- TO DO
Copy the data exactly from the line that contains "Reconstruct the object" through the line that contains "through both and", keeping both end lines and leaving out everything else.

- EXTRACTED DATA
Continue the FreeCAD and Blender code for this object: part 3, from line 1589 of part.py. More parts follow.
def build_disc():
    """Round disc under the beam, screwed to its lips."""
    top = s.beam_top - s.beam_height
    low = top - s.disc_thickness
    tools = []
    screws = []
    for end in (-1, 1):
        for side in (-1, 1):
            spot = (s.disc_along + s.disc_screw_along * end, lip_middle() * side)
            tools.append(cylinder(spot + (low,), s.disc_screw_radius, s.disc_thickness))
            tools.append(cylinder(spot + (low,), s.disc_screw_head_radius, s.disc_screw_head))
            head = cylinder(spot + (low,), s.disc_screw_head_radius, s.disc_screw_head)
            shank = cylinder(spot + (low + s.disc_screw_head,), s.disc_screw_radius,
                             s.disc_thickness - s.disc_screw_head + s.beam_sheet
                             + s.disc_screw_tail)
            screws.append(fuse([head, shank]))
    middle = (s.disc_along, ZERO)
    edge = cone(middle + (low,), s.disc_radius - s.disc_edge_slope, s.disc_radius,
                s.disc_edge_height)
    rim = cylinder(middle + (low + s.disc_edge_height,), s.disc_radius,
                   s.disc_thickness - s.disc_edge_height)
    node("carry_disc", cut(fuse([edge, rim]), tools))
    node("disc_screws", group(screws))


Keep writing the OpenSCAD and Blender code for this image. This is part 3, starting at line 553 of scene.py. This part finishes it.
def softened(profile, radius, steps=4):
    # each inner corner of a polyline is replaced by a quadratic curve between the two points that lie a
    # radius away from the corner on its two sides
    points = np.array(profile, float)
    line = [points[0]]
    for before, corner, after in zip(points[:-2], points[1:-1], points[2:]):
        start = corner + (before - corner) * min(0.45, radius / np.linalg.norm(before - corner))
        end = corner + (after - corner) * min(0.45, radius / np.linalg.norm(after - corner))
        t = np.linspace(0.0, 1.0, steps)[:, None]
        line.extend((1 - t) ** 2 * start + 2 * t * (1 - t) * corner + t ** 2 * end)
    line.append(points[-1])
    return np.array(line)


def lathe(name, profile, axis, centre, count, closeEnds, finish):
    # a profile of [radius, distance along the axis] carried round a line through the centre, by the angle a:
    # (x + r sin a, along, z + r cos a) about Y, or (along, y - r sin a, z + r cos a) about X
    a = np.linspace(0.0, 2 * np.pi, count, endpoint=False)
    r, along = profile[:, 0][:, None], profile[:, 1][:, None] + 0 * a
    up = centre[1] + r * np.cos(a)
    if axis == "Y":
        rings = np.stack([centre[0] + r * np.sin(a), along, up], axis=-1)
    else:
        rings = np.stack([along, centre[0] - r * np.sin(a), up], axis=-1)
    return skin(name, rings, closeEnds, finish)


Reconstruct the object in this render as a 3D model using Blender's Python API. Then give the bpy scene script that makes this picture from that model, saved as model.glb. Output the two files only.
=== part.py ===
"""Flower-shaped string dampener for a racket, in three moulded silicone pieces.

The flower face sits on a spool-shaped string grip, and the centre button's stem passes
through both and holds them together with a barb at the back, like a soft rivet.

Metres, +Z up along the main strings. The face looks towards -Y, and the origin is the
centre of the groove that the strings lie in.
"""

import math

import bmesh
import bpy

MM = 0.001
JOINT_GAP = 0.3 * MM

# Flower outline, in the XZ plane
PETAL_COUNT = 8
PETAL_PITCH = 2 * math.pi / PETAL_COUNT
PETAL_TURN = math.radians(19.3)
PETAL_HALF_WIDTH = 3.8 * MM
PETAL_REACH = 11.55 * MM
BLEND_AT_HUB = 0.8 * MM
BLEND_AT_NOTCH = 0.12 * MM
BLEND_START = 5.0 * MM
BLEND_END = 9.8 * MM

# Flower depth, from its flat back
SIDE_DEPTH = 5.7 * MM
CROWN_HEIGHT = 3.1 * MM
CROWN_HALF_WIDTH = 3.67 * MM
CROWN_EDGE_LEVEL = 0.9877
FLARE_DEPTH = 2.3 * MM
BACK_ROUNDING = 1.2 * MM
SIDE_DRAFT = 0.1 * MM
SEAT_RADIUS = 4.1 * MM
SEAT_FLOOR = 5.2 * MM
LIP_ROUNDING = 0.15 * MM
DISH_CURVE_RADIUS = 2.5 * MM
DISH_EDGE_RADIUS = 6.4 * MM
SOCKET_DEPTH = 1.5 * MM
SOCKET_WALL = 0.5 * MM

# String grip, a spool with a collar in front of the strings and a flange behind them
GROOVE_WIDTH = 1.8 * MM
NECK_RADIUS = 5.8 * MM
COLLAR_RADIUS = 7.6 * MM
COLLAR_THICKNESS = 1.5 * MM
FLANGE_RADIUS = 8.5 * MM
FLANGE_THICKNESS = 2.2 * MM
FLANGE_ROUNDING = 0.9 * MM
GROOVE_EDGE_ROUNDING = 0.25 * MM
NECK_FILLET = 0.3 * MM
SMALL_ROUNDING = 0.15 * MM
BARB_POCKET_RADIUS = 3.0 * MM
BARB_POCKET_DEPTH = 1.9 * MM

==

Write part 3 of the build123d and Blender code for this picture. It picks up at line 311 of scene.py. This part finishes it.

---

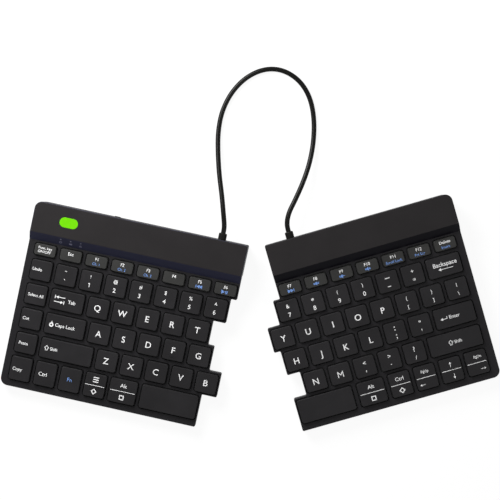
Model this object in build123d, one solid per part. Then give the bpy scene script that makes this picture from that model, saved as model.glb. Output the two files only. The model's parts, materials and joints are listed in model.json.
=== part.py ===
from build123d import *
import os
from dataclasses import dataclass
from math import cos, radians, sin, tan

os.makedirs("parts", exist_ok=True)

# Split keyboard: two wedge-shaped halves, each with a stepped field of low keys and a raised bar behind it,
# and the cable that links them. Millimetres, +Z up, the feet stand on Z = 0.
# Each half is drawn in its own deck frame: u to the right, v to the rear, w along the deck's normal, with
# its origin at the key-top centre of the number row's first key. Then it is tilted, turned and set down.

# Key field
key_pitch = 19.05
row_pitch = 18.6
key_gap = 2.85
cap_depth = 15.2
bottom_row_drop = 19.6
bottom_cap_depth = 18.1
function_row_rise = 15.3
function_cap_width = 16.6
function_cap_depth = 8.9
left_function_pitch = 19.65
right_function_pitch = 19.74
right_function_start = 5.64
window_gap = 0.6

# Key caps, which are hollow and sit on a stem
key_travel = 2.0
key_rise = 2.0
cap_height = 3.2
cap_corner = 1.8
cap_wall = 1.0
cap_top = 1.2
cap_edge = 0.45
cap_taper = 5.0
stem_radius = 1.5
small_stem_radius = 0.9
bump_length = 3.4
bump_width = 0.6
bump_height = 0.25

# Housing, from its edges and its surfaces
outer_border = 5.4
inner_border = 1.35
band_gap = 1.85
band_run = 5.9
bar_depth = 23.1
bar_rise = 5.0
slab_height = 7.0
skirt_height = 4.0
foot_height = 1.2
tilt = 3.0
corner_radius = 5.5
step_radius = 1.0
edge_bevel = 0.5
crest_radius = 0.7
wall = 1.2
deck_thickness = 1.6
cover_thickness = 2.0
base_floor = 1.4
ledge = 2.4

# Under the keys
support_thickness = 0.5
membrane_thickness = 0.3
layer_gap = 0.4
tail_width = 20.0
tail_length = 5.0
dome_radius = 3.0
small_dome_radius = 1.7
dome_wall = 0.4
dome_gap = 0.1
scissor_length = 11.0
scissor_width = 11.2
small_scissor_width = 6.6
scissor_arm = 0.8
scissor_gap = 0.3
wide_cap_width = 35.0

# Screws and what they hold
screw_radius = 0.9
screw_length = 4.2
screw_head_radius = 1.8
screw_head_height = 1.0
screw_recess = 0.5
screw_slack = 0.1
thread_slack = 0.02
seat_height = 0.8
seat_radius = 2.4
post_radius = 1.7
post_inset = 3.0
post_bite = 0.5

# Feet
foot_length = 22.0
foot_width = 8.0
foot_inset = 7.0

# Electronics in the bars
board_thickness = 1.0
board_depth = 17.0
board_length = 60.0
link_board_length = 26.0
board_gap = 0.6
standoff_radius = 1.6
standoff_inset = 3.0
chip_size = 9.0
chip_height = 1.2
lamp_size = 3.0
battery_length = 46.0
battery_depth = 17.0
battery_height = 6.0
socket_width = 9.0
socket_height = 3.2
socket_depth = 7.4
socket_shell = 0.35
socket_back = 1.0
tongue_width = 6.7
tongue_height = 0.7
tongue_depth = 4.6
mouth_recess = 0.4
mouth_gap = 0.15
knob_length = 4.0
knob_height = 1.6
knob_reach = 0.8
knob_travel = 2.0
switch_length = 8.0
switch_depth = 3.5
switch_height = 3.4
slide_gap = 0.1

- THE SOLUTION
Reconstruct the object in this render as a 3D model using Blender's Python API. Then give the bpy scene script that makes this picture from that model, saved as model.glb. Output the two files only.
=== part.py ===
"""Flower-shaped string dampener for a racket, in three moulded silicone pieces.

The flower face sits on a spool-shaped string grip, and the centre button's stem passes
through both and holds them together with a barb at the back, like a soft rivet.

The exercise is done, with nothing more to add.